Geçen seneye göre, Çiftçi Kayıt Sistemi'ne kayıtlı çiftçi sayısının 74 bin kişi, alan miktarının 6,4 milyon dekar arttığını aktaran Yumaklı, şöyle devam etti:

 

"Üretim planlaması kapsamında, teknik komitelerin karar alma süreçlerini bu hafta tamamlayacağız. Hazırlanan raporlar, kurul onayına sunulmak üzere bakanlığımıza gelmiş olacak. Belirlenen takvim doğrultusunda 3 yıllık üretim planlarımızı kamuoyu ile paylaşacağız.
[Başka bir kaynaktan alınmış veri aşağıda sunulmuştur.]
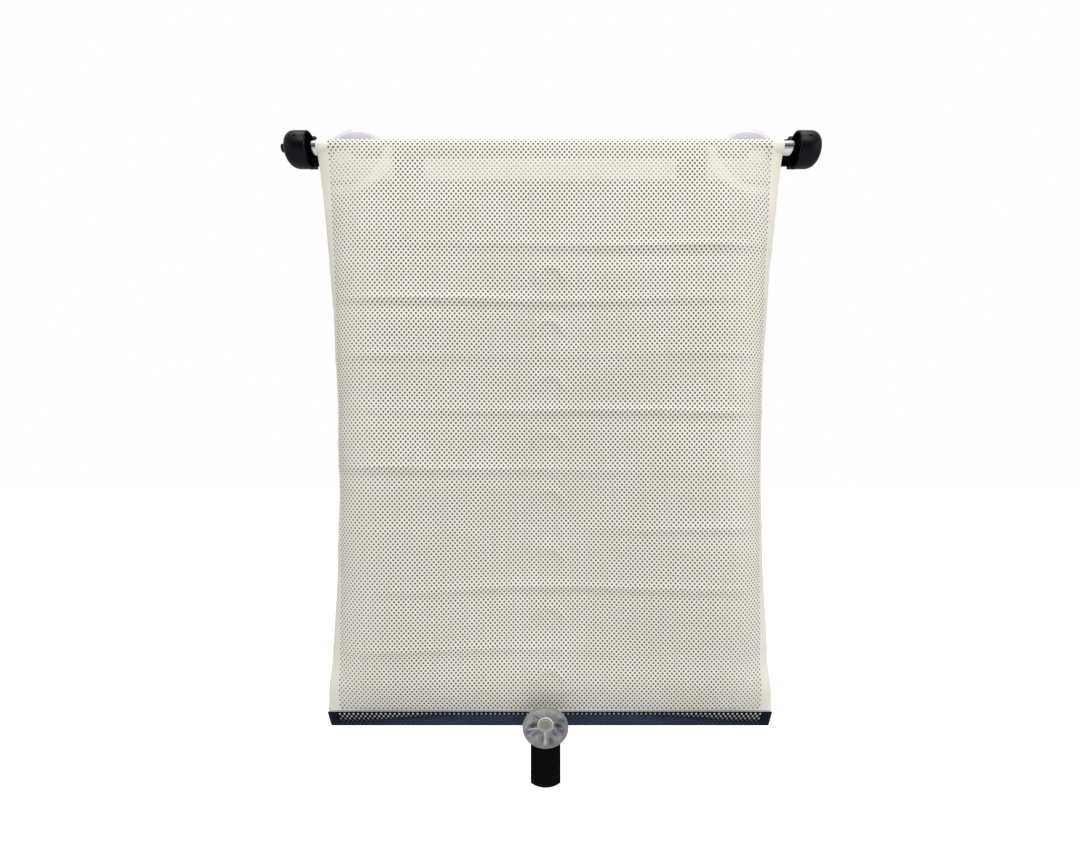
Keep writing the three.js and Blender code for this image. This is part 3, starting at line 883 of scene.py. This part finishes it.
def make_cap(name, node, side, finishes):
    """A domed cup with a block for the rail's end and a pip in front."""
    low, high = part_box(node)
    length = (high.x - low.x) / MM
    centre = (CAP_ROUND, CAP_RADIUS - CAP_ROUND)
    inner = CAP_RADIUS - CAP_WALL
    profile = [
        *arc(centre, CAP_ROUND, 178, 90, 16),
        (length - 0.5, CAP_RADIUS), (length - 0.15, CAP_RADIUS - 0.15), (length, CAP_RADIUS - 0.5),
        (length, inner + 0.3), (length - 0.3, inner),
        *arc(centre, CAP_ROUND - CAP_WALL, 90, 178, 12),
    ]
    outer_face = (low.x if side < 0 else high.x, ROLLER_Y * MM, -CAP_DROP * MM)
    cap = turned(name, [(a * -side, r) for a, r in profile], place=outer_face)

    rail_low, rail_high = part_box("back_rail")
    in_front, behind, above = (wall * MM for wall in SOCKET_WALLS)
    rim = high.x if side < 0 else low.x
    x_low, x_high = sorted((rim, rim + side * SOCKET_LENGTH * MM))
    socket = block(
        "socket", (x_low, rail_low.y - in_front, rail_low.z - above),
        (x_high, rail_high.y + behind, rail_high.z + above), 0.0006,
    )
    combine(cap, socket, "UNION")
    x_low, x_high = sorted((rim - side * 0.002, rim + side * SOCKET_DEPTH * MM))
    gap = SOCKET_GAP * MM
    pocket = block(
        "pocket", (x_low, rail_low.y - gap, rail_low.z - gap),
        (x_high, rail_high.y + gap, rail_high.z + gap), 0.0001, 1,
    )
    combine(cap, pocket, "DIFFERENCE")

    pip = (
        outer_face[0] - side * PIP_INSET * MM,
        (ROLLER_Y - CAP_RADIUS * math.cos(PIP_TURN)) * MM,
        (CAP_RADIUS * math.sin(PIP_TURN) - CAP_DROP) * MM,
    )
    deselect()
    bpy.ops.mesh.primitive_uv_sphere_add(
        segments=24, ring_count=12, radius=PIP_RADIUS * MM, location=pip,
    )
    combine(cap, bpy.context.object, "UNION")
    smooth(cap, 30)
    cap.data.materials.clear()
    cap.data.materials.append(finishes["black"])
    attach(cap, "frame")
    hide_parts(node)


def make_bearings(finishes):
    """The hubs inside the caps, and the button with its dished end."""
    start = left_low.x / MM
    hub = turned(
        "left_hub",
        [
            (0.9, 3.8), (0.9, 5.2), (10, 5.2), (10, 3.4), (10.4, 3.0),
            (17.4, 3.0), (17.7, 2.7), (17.7, 2.3), (9, 2.3), (9, 3.8),
        ],
        place=(left_low.x, ROLLER_Y * MM, 0), sides=64, loop=True,
    )
    end = right_high.x
    boss = turned(
        "right_boss",
        [(-0.9, 0), (-0.9, 5.2), (-11.6, 5.2), (-12, 4.8), (-12, 2.8), (-3.2, 2.8), (-3.2, 0)],
        place=(end, ROLLER_Y * MM, 0), sides=64,
    )
    for piece in (hub, boss):
        smooth(piece)
        piece.data.materials.append(finishes["black"])
        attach(piece, "frame")

    button_low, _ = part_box("release_button")
    head = 3.5
    proud = start - button_low.x / MM
    profile = [
        (-proud + 0.5, 0), (-proud + 0.5, 1.6), (-proud + 0.1, 2.2), (-proud, 2.7),
        (-proud + 0.25, 3.2), (-proud + 0.8, head), (-0.6, head), (-0.3, head - 0.25),
        (0.2, head - 0.25), (0.5, head), (3.3, head), (3.5, 3.3),
        (3.5, 1.3), (21, 1.3), (21.2, 2.0), (22, 1.3), (22, 0),
    ]
    nub = turned("button_nub", profile, place=(left_low.x, ROLLER_Y * MM, 0), sides=64)
    smooth(nub)
    nub.data.materials.append(finishes["black"])
    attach(nub, "button")
    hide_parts("release_button")


def make_strip(finishes):
    """The pale strip behind the film, its ends just inside the film's edges."""
    low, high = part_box("backing_strip")
    inset = Vector((STRIP_INSET, 0, 0))
    strip = block("pale_strip", low + inset, high - inset, 0.0003, 2)
    smooth(strip)
    strip.data.materials.append(finishes["pale"])
    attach(strip, "frame")
    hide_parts("backing_strip")


# Suction cups

def cup_rings(radius, lip, width, hollow, hub, hub_end, neck, neck_end, head, thick, face):
    """Rings of a cup from its hub's inner face, round the lip, to the knob on its neck."""
    flat = radius - width
    return [
        (face, 0), (face, 0.4), (face, 4.2), (face - 0.5, 4.7), (face - 0.5, 5.3), (face, 5.8),
        (face, hub - 0.6), (face + 0.3, hub), ((hollow + face) / 2 + 0.2, hub + 0.6),
        (hollow * 0.80, radius * 0.48), (hollow * 0.42, radius * 0.72),
        (0.25, flat - 0.4), (0, flat), (0, radius - 0.3), (lip * 0.5, radius), (lip, radius - 0.3),
        (lip + hollow * 0.42, radius * 0.76), (lip + hollow * 0.86, radius * 0.48),
        (lip + hollow, hub + 0.3), (lip + hollow + 0.5, hub),
        (hub_end - 0.3, hub), (hub_end, hub - 0.3), (hub_end, neck + 0.5), (hub_end + 0.4, neck),
        (neck_end - 0.2, neck), (neck_end, neck + 0.3), (neck_end, head - 0.3),
        (neck_end + thick * 0.4, head), (neck_end + thick * 0.8, head * 0.85),
        (neck_end + thick, head * 0.55), (neck_end + thick, 0.4), (neck_end + thick, 0),
    ]


def make_cup(name, node, rings, place, tilt, body, finish):
    cup = turned(name, rings, axis="Y", sides=48)
    cup.rotation_euler = (tilt, 0, 0)
    cup.location = place
    settle(cup)
    modifier(cup, "SUBSURF", levels=2, render_levels=2)
    cup.data.shade_smooth()
    cup.data.materials.append(finish)
    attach(cup, body)
    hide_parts(node)


def make_cups(finishes):
    rail_low, rail_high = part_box("back_rail")
    hub_end = -rail_high.y / MM - 0.3
    neck_end = -rail_low.y / MM + 0.3
    rings = cup_rings(
        radius=30, lip=1.2, width=3, hollow=5, hub=7, hub_end=hub_end,
        neck=3.6, neck_end=neck_end, head=8.5, thick=2, face=4,
    )
    for side in ("left", "right"):
        node = f"{side}_suction_cup"
        low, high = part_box(node)
        middle = ((low.x + high.x) / 2, 0, (low.z + high.z) / 2)
        make_cup(f"{side}_top_cup", node, rings, middle, math.pi, "frame", finishes["clear"])

    tilt = HEM_CUP_TILT
    hub, gap, stand_off, hollow, lip, head = 7, 0.3, 2.4, 5.9, 0.9, 4.6
    thickness = (hem_high.y - hem_low.y) / MM
    hub_end = hollow + lip + stand_off
    to_middle = hub_end + (thickness / 2 + hub * math.tan(tilt) + gap) / math.cos(tilt)
    neck_end = hub_end + (thickness + (hub + head) * math.tan(tilt) + 2 * gap) / math.cos(tilt)
    rings = cup_rings(
        radius=20.5, lip=lip, width=1.2, hollow=hollow, hub=hub, hub_end=hub_end,
        neck=1.8, neck_end=neck_end, head=head, thick=1.2, face=3.4,
    )
    forward, down = to_middle * math.cos(tilt), to_middle * math.sin(tilt)
    place = (HEM_CUP[0], (HEM_Y - forward) * MM, (HEM_CUP_Z - down) * MM)
    make_cup("hem_cup", "bottom_suction_cup", rings, place, tilt, "hem", finishes["smoky"])


# Pull tab

def make_tab(finishes):
    """A flat strap with a rounded end, hanging from inside the hem."""
    low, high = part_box("pull_tab")
    half = 13.5 * MM
    middle_x = (low.x + high.x) / 2
    corner = 4.5 * MM
    deselect()
    bpy.ops.mesh.primitive_plane_add(size=1, location=(0, 0, 0))
    tab = bpy.context.object
    tab.name = "pull_strap"
    straight = high.z - low.z - corner
    tab.scale = (2 * half, straight, 1)
    settle(tab)
    tab.location = (0, -straight / 2, 0)
    settle(tab)
    bpy.ops.object.mode_set(mode="EDIT")
    bpy.ops.mesh.select_all(action="DESELECT")
    bpy.ops.object.mode_set(mode="OBJECT")
    for vertex in tab.data.vertices:
        vertex.select = vertex.co.y < -straight / 2
    for edge in tab.data.edges:
        edge.select = all(tab.data.vertices[v].select for v in edge.vertices)
    bpy.ops.object.mode_set(mode="EDIT")
    bpy.ops.mesh.select_mode(type="EDGE")
    steps = 12
    radius = (half ** 2 + corner ** 2) / (2 * corner)
    width = half
    y = 0.0
    for i in range(1, steps + 1):
        reach = math.asin(half / radius) * (1 - i / steps)
        next_width = max(radius * math.sin(reach), half * 0.02)
        next_y = radius * math.cos(reach) - (radius - corner)
        bpy.ops.mesh.extrude_region_move(TRANSFORM_OT_translate={"value": (0, y - next_y, 0)})
        ratio = next_width / width
        bpy.ops.transform.resize(value=(ratio, 1, 1), center_override=(0, 0, 0))
        width, y = next_width, next_y
    bpy.ops.object.mode_set(mode="OBJECT")
    tab.rotation_euler = (math.pi / 2, 0, 0)
    tab.location = (middle_x, (low.y + high.y) / 2, high.z)
    settle(tab)
    modifier(tab, "SOLIDIFY", thickness=high.y - low.y, offset=0)
    corners = math.radians(50)
    modifier(tab, "BEVEL", width=0.0003, segments=3, limit_method="ANGLE", angle_limit=corners)
    smooth(tab, 40)
    tab.data.materials.append(finishes["strap"])
    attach(tab, "hem")
    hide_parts("pull_tab")


# Studio

CAMERA_PLACE = (0, -0.513, -0.262)
LENS = 18.7  # on a sensor 36 mm wide
PHOTO_WIDTH = 1080  # pixels
SHIFT_RIGHT = -10  # of the view's middle, in the photograph's pixels
SHIFT_UP = 18


def make_camera():
    data = bpy.data.cameras.new("camera")
    data.lens = LENS
    data.sensor_width = 36
    data.shift_x = SHIFT_RIGHT / PHOTO_WIDTH
    data.shift_y = SHIFT_UP / PHOTO_WIDTH
    camera = bpy.data.objects.new("camera", data)
    camera.location = CAMERA_PLACE
    camera.rotation_euler = (math.pi / 2, 0, 0)
    bpy.context.scene.collection.objects.link(camera)
    bpy.context.scene.camera = camera
    bpy.context.scene.view_settings.view_transform = "Standard"


def make_world():
    world = bpy.data.worlds.new("studio")
    world.use_nodes = True
    bpy.context.scene.world = world
    nodes, links = world.node_tree.nodes, world.node_tree.links
    background = nodes["Background"]
    path = nodes.new("ShaderNodeLightPath")
    seen = nodes.new("ShaderNodeMath")
    seen.operation = "MAXIMUM"
    links.new(path.outputs["Is Camera Ray"], seen.inputs[0])
    links.new(path.outputs["Is Transmission Ray"], seen.inputs[1])
    direction = nodes.new("ShaderNodeTexCoord").outputs["Generated"]
    squares = nodes.new("ShaderNodeVectorMath")
    squares.operation = "MULTIPLY"
    links.new(direction, squares.inputs[0])
    links.new(direction, squares.inputs[1])
    light = nodes.new("ShaderNodeVectorMath")
    light.operation = "DOT_PRODUCT"
    light.inputs[1].default_value = (0.55, 0, 0.75)  # from the sides, and from above and below
    links.new(squares.outputs["Vector"], light.inputs[0])
    room = nodes.new("ShaderNodeMix")
    room.data_type = "RGBA"
    room.inputs[6].default_value = (0.02, 0.021, 0.024, 1)
    room.inputs[7].default_value = (1.0, 1.0, 1.01, 1)
    links.new(light.outputs["Value"], room.inputs[0])
    shade = nodes.new("ShaderNodeMix")
    shade.data_type = "RGBA"
    shade.inputs[7].default_value = (1, 1, 1, 1)
    links.new(seen.outputs[0], shade.inputs[0])
    links.new(room.outputs[2], shade.inputs[6])
    links.new(shade.outputs[2], background.inputs["Color"])
    background.inputs["Strength"].default_value = 1.0


def make_lamp(name, place, aim, size, power):
    data = bpy.data.lights.new(name, "AREA")
    data.shape = "RECTANGLE"
    data.size, data.size_y = size
    data.energy = power
    lamp = bpy.data.objects.new(name, data)
    lamp.location = place
    lamp.rotation_euler = (Vector(aim) - Vector(place)).to_track_quat("-Z", "Y").to_euler()
    bpy.context.scene.collection.objects.link(lamp)


def make_floor():
    deselect()
    bpy.ops.mesh.primitive_plane_add(size=30, location=(0, 0, -1.3))
    floor = bpy.context.object
    floor.name = "studio_floor"
    finish = Finish("floor_white")
    seen = finish.node("ShaderNodeLightPath", output="Is Camera Ray")
    tone = finish.noise(finish.place(), 1.5, 2) * 0.02 + 0.93
    color = finish.node("ShaderNodeCombineColor", Red=tone, Green=tone, Blue=tone)
    finish.set(
        Base_Color=color, Roughness=0.9, Emission_Color=(1, 1, 1), Emission_Strength=seen * 0.7,
    )
    floor.data.materials.append(finish.material)


def dress_solids(finishes):
    """Finishes for the solids that stay as they are."""
    kinds = {
        "black": (
            "back_rail", "left_rail_clip", "right_rail_clip",
            "left_end_plug", "right_end_plug", "spring_anchor",
        ),
        "steel": (
            "mandrel_rod", "power_spring", "button_spring", "brake_pin", "brake_disc", "hem_bar",
        ),
        # film_turns shows through the roll's holes, dark as painted shade.
        "lining": ("film_turns",),
    }
    for key, names in kinds.items():
        for name in names:
            node = frame["nodes"][name]
            node.data.materials.clear()
            node.data.materials.append(finishes[key])


finishes = {
    "cream": cream_vinyl(),
    "lining": lining_with_painted_light(),
    "navy": navy_vinyl(),
    "hem": hem_navy(),
    "hem_inside": hem_inside(),
    "black": moulded_black(),
    "strap": strap_black(),
    "chrome": bright_chrome(),
    "steel": plain_steel(),
    "clear": clear_vinyl(),
    "smoky": smoky_vinyl(),
    "pale": pale_plastic(),
}
make_camera()
make_world()
make_lamp("key", (0.1, -1.7, 1.5), (0, 0, -0.15), (1.6, 1.0), 35)
make_lamp("right_fill", (1.5, -1.3, -0.1), (0, 0, -0.3), (1.2, 1.6), 11)
make_lamp("left_fill", (-1.5, -1.3, -0.1), (0, 0, -0.3), (1.2, 1.6), 5)
make_lamp("top", (0.0, -0.25, 1.3), (0, -0.02, 0), (1.4, 0.7), 12)
make_floor()
dress_solids(finishes)
make_film(finishes)
make_roll(finishes)
make_hem(finishes)
make_tube(finishes)
make_cap("left_cap", "left_end_cap", -1, finishes)
make_cap("right_cap", "right_end_cap", 1, finishes)
make_bearings(finishes)
make_strip(finishes)
make_cups(finishes)
make_tab(finishes)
Yakın zamanda açıklayacağımız yeni tarımsal destekleme modelimizi de üretim planlamasına entegre ederek, sektörümüzün gücüne güç katacağız."

 

ÜLKEMİZİN REKABET GÜCÜNÜ ARTIRMAK İÇİN VAR GÜCÜMÜZLE ÇALIŞMAYA DEVAM EDECEĞİZ

 

Bakan Yumaklı, 22 yılda üreticinin modern tarım yöntemleriyle buluşması için en önemli araçlardan birinin sübvansiyonlu tarımsal krediler olduğuna işaret etti.

 

Tarımsal kredilerin sektörün gelişmesi için büyük öneme sahip olduğunu vurgulayan Yumaklı, şu ifadeleri kullandı:

 

"Bu sayede çiftçilerimizin yatırım yapmaları, üretimi ve gelirlerini artırmaları için gerekli olan finansman ihtiyacını sağlıyoruz. Tarım ve Orman Bakanlığı olarak, Hazine ve Maliye Bakanlığı ile sektörün bu ihtiyacına cevap vermek için yoğun mesai harcıyoruz. Tarımsal üretim planlaması ve sözleşmeli üretime entegre ettiğimiz yeni kredilerin de hayırlı olmasını diliyorum. "

 

Yumaklı, "Ambarın anahtarı kimde ise güç ondadır" düsturuyla ülkenin rekabet gücünü artırmak için var güçleriyle çalışmaya devam edeceklerini sözlerine ekledi.